Shame is also the tale of a power play between General Raza Hyder and Iskandar Harappa. And about their families. Iskandar Harappa’s wife, Rani, embroiders his shameful acts on shawls and his daughter, Arjumand (iron pant virgin), aspires assuming her father’s political rule.
There is strong resemblance between the fictitious Iskandar Harappa and the real life Pakistani politician Zulfikar Ali Bhutto. General Raza Hyder seems to be the fictitious version of Zia Ul Haq. The power struggle between the two archrivals results in the ousting and execution of Iskandar Harappa and the imposition of martial law in the country, which the author refuses to call Pakistan.
Salman Rushdie satirically insists he is not talking about Pakistan but telling a modern fairy tale of an imaginary country. The reason of this insistence comes from the fact that he never accepted Pakistan as a real country. He’s not even ready to admit the existence of Pakistan in a work of fiction. “It’s the emptiness of one’s luggage.

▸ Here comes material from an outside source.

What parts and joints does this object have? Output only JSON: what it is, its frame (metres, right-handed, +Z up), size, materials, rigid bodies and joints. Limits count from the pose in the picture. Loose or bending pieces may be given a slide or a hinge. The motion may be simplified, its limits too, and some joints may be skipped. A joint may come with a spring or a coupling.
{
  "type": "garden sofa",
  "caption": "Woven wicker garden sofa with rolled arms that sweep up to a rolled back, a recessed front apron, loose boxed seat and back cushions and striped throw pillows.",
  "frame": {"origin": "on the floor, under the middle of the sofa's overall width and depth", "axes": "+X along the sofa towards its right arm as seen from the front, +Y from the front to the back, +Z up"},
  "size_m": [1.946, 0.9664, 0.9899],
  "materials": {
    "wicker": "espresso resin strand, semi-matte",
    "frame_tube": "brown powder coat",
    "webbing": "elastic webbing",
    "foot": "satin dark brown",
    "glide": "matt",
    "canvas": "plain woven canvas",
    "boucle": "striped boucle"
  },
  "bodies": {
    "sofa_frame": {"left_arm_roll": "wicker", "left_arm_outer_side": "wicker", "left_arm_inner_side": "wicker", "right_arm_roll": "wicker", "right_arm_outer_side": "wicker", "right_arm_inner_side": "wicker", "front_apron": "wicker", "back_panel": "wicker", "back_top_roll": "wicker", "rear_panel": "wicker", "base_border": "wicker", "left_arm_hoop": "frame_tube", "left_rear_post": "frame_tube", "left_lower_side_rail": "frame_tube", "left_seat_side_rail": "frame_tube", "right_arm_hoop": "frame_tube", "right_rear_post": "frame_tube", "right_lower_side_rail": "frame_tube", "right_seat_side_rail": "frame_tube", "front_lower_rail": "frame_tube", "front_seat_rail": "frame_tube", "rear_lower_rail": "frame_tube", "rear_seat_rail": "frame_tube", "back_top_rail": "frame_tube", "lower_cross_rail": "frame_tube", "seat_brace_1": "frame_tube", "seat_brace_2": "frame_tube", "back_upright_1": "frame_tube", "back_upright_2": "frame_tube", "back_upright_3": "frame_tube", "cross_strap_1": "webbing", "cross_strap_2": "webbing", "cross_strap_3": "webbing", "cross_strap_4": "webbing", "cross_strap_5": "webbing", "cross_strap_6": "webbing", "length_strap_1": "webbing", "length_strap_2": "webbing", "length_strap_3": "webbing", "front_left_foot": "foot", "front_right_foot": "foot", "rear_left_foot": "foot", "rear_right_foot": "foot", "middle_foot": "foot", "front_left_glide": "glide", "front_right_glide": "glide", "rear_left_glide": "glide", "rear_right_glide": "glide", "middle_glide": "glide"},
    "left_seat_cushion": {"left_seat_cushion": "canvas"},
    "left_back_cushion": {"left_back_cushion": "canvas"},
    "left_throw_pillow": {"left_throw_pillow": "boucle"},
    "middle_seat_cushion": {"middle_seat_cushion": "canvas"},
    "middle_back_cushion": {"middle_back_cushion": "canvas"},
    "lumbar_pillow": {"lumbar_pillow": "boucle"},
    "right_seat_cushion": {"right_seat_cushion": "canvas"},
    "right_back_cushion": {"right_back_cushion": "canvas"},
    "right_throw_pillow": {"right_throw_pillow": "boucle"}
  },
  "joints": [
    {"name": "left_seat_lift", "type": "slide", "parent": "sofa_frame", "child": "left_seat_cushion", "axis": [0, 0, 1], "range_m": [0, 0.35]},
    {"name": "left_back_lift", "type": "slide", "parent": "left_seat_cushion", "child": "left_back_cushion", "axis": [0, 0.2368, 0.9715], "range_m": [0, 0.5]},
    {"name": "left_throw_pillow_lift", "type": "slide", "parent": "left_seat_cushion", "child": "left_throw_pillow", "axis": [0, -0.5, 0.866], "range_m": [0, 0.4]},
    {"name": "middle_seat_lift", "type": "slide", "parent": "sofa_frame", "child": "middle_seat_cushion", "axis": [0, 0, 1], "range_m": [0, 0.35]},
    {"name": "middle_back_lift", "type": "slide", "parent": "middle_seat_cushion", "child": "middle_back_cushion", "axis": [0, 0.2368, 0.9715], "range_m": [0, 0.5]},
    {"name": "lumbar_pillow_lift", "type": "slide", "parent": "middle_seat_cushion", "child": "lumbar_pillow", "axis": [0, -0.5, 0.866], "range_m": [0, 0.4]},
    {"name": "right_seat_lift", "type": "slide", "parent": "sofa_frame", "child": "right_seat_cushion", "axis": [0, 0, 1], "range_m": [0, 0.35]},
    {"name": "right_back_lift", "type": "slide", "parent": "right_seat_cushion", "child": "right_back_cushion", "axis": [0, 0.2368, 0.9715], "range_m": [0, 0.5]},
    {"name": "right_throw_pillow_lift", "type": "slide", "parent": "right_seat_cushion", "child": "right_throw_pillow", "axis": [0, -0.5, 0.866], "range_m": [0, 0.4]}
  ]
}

I am speaking of invisible suitcases, not the physical, perhaps cardboard, variety containing a few meaning-drained mementoes: we have come unstuck from more than the land. We have floated upward from history, from memory, from time. I may be such a person. Pakistan maybe such a country.”

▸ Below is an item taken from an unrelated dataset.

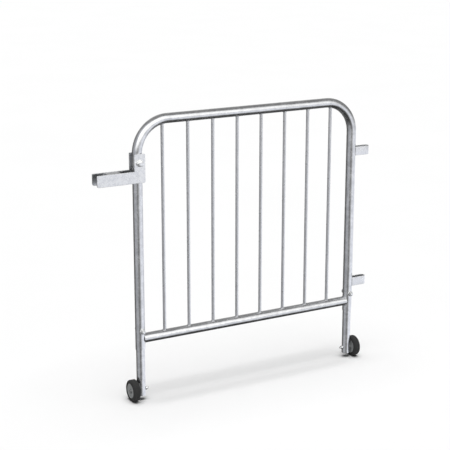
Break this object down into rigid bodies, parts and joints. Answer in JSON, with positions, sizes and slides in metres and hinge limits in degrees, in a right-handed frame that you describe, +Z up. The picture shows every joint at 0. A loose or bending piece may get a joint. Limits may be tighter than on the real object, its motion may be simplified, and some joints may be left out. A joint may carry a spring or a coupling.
{
  "type": "livestock panel gate",
  "caption": "Galvanised tube panel gate with upright bars, wheels on telescopic legs, a pivoting latch fork that drops over a post, and hinge strap loops.",
  "frame": {"origin": "on the ground, in the middle of the overall box", "axes": "+X along the panel from the latch fork to the hinge straps, +Y to the back (leg bolts' heads), +Z up"},
  "size_m": [1.363, 0.095, 1.2462],
  "materials": {
    "galvanised_tube": "hot-dip galvanised, satin with bright streaks",
    "galvanised_plate": "hot-dip galvanised flat bar with zinc spangle",
    "zinc_plated_steel": "bright zinc-plated fasteners",
    "tyre_rubber": "matt black solid rubber",
    "hub_plastic": "moulded grey plastic",
    "bush_nylon": "plain nylon"
  },
  "bodies": {
    "frame": {"frame_hoop": "galvanised_tube", "lower_rail": "galvanised_tube", "bar_1": "galvanised_tube", "bar_2": "galvanised_tube", "bar_3": "galvanised_tube", "bar_4": "galvanised_tube", "bar_5": "galvanised_tube", "bar_6": "galvanised_tube", "bar_7": "galvanised_tube", "bar_8": "galvanised_tube", "hinge_strap_upper": "galvanised_plate", "hinge_strap_lower": "galvanised_plate", "fork_bolt": "zinc_plated_steel", "fork_washer_front": "zinc_plated_steel", "fork_washer_rear": "zinc_plated_steel", "fork_nut": "zinc_plated_steel", "leg_bolt_left": "zinc_plated_steel", "leg_head_washer_left": "zinc_plated_steel", "leg_nut_washer_left": "zinc_plated_steel", "leg_nut_left": "zinc_plated_steel", "leg_bolt_right": "zinc_plated_steel", "leg_head_washer_right": "zinc_plated_steel", "leg_nut_washer_right": "zinc_plated_steel", "leg_nut_right": "zinc_plated_steel"},
    "latch_fork": {"fork_plate_front": "galvanised_plate", "fork_plate_rear": "galvanised_plate", "fork_spacer": "galvanised_plate", "fork_stop": "galvanised_plate"},
    "leg_left": {"leg_left": "galvanised_tube", "axle_bolt_left": "zinc_plated_steel", "axle_head_washer_left": "zinc_plated_steel", "axle_spacer_left": "zinc_plated_steel", "axle_nut_washer_left": "zinc_plated_steel", "axle_nut_left": "zinc_plated_steel"},
    "leg_right": {"leg_right": "galvanised_tube", "axle_bolt_right": "zinc_plated_steel", "axle_head_washer_right": "zinc_plated_steel", "axle_spacer_right": "zinc_plated_steel", "axle_nut_washer_right": "zinc_plated_steel", "axle_nut_right": "zinc_plated_steel"},
    "wheel_left": {"tyre_left": "tyre_rubber", "wheel_hub_left": "hub_plastic", "hub_bush_left": "bush_nylon"},
    "wheel_right": {"tyre_right": "tyre_rubber", "wheel_hub_right": "hub_plastic", "hub_bush_right": "bush_nylon"}
  },
  "joints": [
    {"name": "fork_pivot", "type": "hinge", "parent": "frame", "child": "latch_fork", "pos_m": [-0.4885, 0, 1.052], "axis": [0, 1, 0], "range_deg": [0, 90]},
    {"name": "leg_slide_left", "type": "slide", "parent": "frame", "child": "leg_left", "axis": [0, 0, 1], "range_m": [-0.09, 0.06]},
    {"name": "leg_slide_right", "type": "slide", "parent": "frame", "child": "leg_right", "axis": [0, 0, 1], "range_m": [-0.09, 0.06]},
    {"name": "wheel_spin_left", "type": "hinge", "parent": "leg_left", "child": "wheel_left", "pos_m": [-0.5255, 0, 0.0475], "axis": [1, 0, 0], "continuous": true},
    {"name": "wheel_spin_right", "type": "hinge", "parent": "leg_right", "child": "wheel_right", "pos_m": [0.6235, 0, 0.0475], "axis": [1, 0, 0], "continuous": true}
  ]
}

He sees Pakistan as “a palimpsest [that] obscures what lies beneath. To build Pakistan it was necessary to cover up Indian history, to deny that Indian centuries lay just beneath the surface of Pakistani Standard Time. The past was rewritten; there was nothing else to be done.”
As he puts it, “the place was insufficiently imagined”, a “wrong miracle”, like General Raza Hyder’s daughter, Sufiya Zinobia. The general gets disappointed when Sufiya is born, as he had expected the newborn will compensate his sorrow for his stillborn son. Yet, his wife gives birth to a daughter, adding to the collective “shame” of a society.
Shame single-handedly deals with everything that is wrong with Pakistan. As a work of histro-political fiction, the author raises real life issues like the genocide in Balochistan in bold undertones. He talks about arrests for the mere guilt of knowing a “wrong” person. He tells the story of a poet friend who spends many months in jail for “social reasons”, as he puts it, “that is to say he knew somebody who knew somebody who was the wife of the second cousin by marriage of the step-uncle of somebody who might or might not have shared a flat with someone who was running guns to the guerillas in Baluchistan. You can get anywhere in Pakistan if you know people, even into the jail.”
In his “modern fairy tale”, Rushdie use his characteristic magical realism to escape the confines of time and reality. Pakistan’s real story cannot be told in conventional realism, as it’s too incredible to sound real. “All this happened in the fourteenth century. I am using the Hegiran calendar, naturally: don’t imagine that stories of this type always take place longlong ago. Time cannot be homogenized as easily as milk, and in those parts, until quite recently, the thirteen-hundreds were still in full swing.”
At the center of the novel is a shameless protagonist, Omer Khayyam, the son of the three sisters from the border town of Q. He has been taught by his mothers that in order to survive in the world he must attain the quality of shamelessness. He is a passive observer, a peripheral person who lives on the fringes of events with seemingly no effect whatsoever on the happenings.
In the simultaneous tale of the duel for power between Iskandar Harappa and General Raza Hyder, Rushdie uses dark humor to unfold Pakistan’s restive political history, the execution of an elected prime minister by his hand-picked C-n-C, a dictator praying on television, and the overdose of religion by the state to achieve national integration.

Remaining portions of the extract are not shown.